**Entries**.
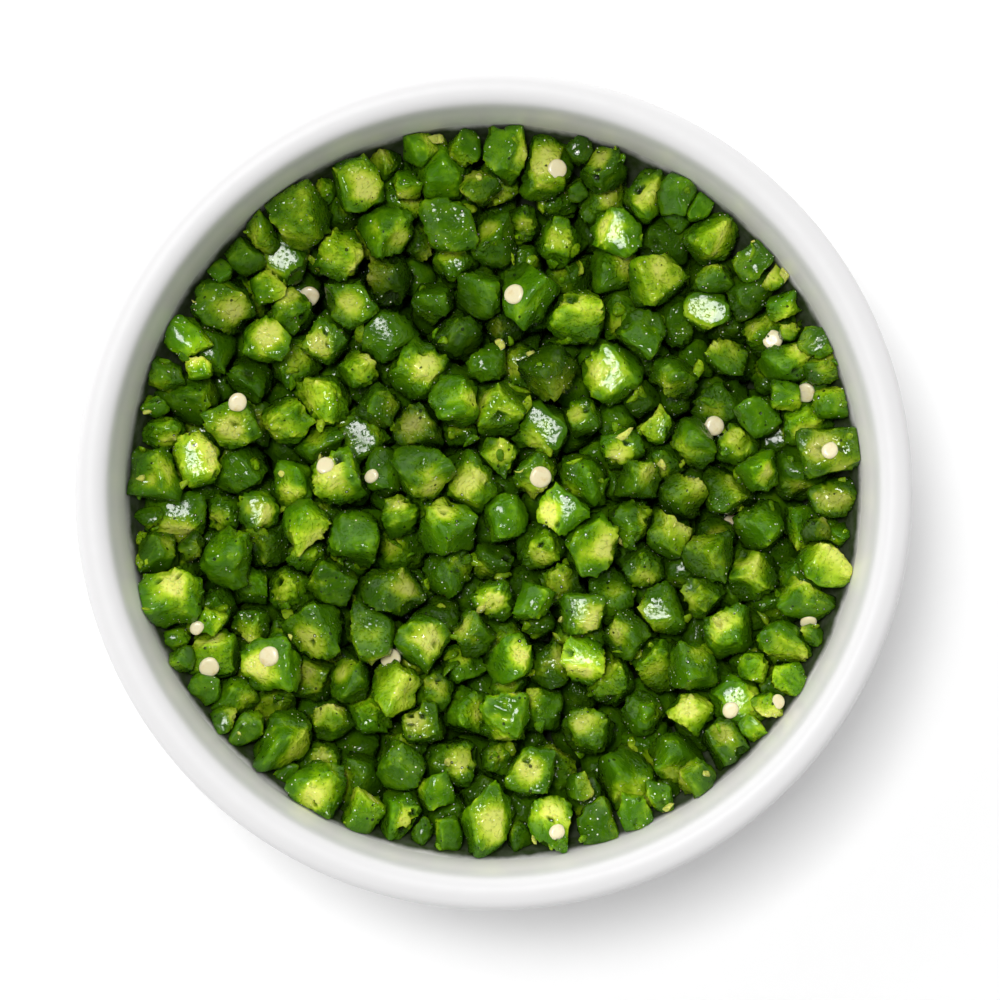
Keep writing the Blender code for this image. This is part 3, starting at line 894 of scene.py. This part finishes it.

---

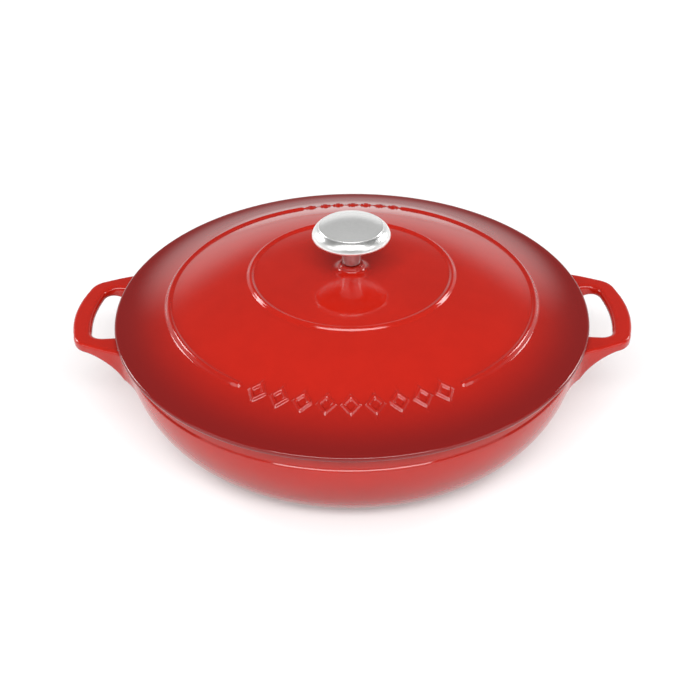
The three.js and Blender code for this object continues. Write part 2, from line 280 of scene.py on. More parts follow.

...

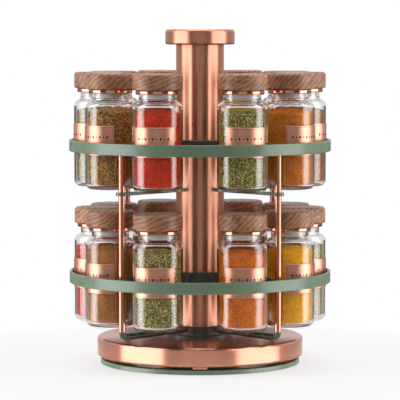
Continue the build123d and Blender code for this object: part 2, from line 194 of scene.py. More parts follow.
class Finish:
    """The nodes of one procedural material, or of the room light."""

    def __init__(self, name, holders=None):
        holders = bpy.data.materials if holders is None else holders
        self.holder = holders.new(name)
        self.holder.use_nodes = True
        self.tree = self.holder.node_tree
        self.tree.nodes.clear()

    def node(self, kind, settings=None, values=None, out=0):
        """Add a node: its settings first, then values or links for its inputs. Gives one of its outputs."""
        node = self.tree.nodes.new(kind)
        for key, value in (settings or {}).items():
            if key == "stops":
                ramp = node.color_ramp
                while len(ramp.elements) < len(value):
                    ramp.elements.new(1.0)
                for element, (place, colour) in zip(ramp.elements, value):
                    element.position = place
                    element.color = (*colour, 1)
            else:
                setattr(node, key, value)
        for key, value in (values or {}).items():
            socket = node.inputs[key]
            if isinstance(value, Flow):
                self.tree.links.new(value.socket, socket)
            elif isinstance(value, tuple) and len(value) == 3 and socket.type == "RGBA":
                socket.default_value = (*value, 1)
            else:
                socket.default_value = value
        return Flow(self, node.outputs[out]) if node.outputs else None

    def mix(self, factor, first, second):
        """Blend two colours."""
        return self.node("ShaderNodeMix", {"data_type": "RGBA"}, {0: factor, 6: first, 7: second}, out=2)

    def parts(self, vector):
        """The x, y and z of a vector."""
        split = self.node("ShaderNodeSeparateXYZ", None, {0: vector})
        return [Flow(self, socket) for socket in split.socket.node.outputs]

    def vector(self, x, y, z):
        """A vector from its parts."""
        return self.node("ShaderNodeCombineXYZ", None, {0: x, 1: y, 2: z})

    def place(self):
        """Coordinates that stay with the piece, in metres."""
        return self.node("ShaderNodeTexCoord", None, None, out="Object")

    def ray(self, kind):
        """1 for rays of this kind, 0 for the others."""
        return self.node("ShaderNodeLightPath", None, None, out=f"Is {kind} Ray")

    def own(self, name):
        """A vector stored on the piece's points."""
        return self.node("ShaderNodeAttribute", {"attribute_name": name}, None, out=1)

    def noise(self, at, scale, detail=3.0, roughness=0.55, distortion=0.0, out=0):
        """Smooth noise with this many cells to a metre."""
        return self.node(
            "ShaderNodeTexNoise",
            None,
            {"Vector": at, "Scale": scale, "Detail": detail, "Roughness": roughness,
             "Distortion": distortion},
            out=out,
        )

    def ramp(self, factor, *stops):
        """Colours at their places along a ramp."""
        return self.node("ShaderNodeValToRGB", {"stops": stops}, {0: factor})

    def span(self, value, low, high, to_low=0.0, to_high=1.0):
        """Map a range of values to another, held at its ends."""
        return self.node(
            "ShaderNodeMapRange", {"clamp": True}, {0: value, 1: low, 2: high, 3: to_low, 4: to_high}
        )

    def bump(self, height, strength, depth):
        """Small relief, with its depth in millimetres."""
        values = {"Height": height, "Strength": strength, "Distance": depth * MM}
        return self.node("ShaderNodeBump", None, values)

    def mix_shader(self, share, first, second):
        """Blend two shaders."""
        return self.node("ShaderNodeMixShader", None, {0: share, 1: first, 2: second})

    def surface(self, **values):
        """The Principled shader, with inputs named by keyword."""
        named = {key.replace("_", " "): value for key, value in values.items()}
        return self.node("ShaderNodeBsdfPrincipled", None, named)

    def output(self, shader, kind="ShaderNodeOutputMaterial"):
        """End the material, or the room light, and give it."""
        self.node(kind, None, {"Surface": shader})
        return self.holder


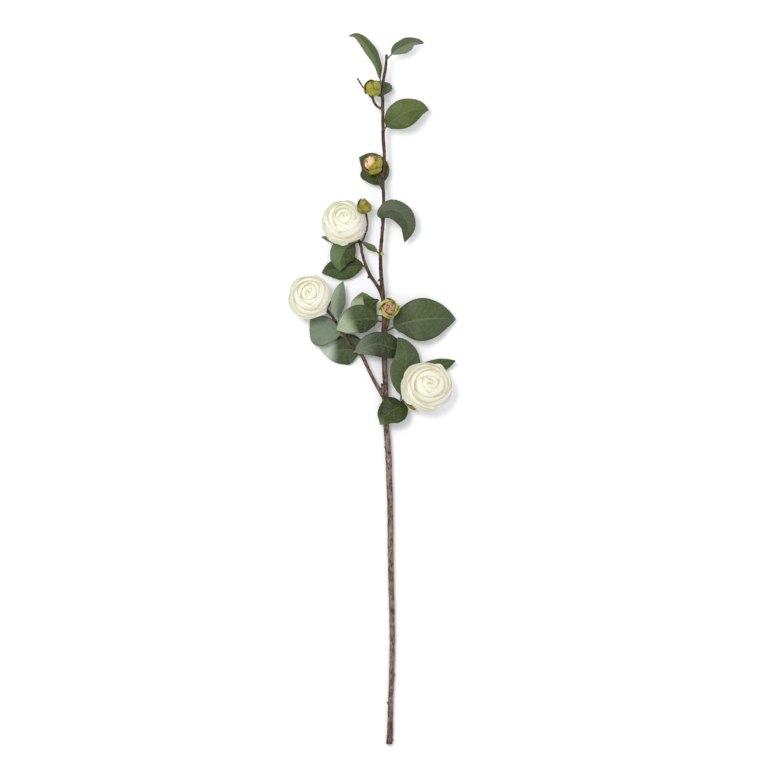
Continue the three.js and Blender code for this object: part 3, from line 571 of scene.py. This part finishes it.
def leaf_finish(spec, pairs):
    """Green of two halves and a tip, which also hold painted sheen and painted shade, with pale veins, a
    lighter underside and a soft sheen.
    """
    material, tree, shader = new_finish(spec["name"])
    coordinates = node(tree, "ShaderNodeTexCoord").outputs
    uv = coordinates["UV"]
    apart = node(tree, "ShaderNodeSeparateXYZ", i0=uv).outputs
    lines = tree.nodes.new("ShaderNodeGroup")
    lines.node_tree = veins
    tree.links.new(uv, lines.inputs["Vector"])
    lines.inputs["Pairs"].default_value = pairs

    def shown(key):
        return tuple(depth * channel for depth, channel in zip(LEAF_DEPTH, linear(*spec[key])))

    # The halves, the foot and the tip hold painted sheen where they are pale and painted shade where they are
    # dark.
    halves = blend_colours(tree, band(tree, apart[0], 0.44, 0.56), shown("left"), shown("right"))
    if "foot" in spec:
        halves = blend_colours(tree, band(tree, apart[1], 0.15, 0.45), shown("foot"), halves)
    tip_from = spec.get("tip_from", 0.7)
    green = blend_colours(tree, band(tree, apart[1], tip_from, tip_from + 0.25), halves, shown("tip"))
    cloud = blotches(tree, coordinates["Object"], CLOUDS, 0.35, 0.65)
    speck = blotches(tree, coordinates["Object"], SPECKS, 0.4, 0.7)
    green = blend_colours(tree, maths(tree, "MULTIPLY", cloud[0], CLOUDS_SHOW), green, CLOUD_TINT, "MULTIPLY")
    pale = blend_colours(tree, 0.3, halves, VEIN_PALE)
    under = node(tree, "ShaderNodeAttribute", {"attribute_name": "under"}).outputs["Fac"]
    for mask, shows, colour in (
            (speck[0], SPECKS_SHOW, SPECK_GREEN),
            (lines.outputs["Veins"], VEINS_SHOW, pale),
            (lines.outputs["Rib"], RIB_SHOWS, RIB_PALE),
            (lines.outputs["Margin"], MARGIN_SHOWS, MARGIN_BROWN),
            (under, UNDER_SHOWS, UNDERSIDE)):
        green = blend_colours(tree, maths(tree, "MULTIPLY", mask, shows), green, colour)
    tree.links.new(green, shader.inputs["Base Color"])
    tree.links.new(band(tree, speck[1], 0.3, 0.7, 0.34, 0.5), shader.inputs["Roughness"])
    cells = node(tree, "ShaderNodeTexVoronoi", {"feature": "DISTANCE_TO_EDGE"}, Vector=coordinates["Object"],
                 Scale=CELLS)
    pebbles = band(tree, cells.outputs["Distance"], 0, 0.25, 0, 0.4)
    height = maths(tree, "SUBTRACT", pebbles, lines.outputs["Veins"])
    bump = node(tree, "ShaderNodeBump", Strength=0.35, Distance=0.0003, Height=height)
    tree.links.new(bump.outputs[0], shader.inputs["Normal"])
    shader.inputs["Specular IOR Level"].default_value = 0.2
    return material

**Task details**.
Your task is to give again the lines from the one containing "Continue the build123d" to the one containing "self.tree.nodes.clear()", both lines included, exactly and without anything added.

**Answer to this task**.
Continue the build123d and Blender code for this object: part 2, from line 194 of scene.py. More parts follow.
class Finish:
    """The nodes of one procedural material, or of the room light."""

    def __init__(self, name, holders=None):
        holders = bpy.data.materials if holders is None else holders
        self.holder = holders.new(name)
        self.holder.use_nodes = True
        self.tree = self.holder.node_tree
        self.tree.nodes.clear()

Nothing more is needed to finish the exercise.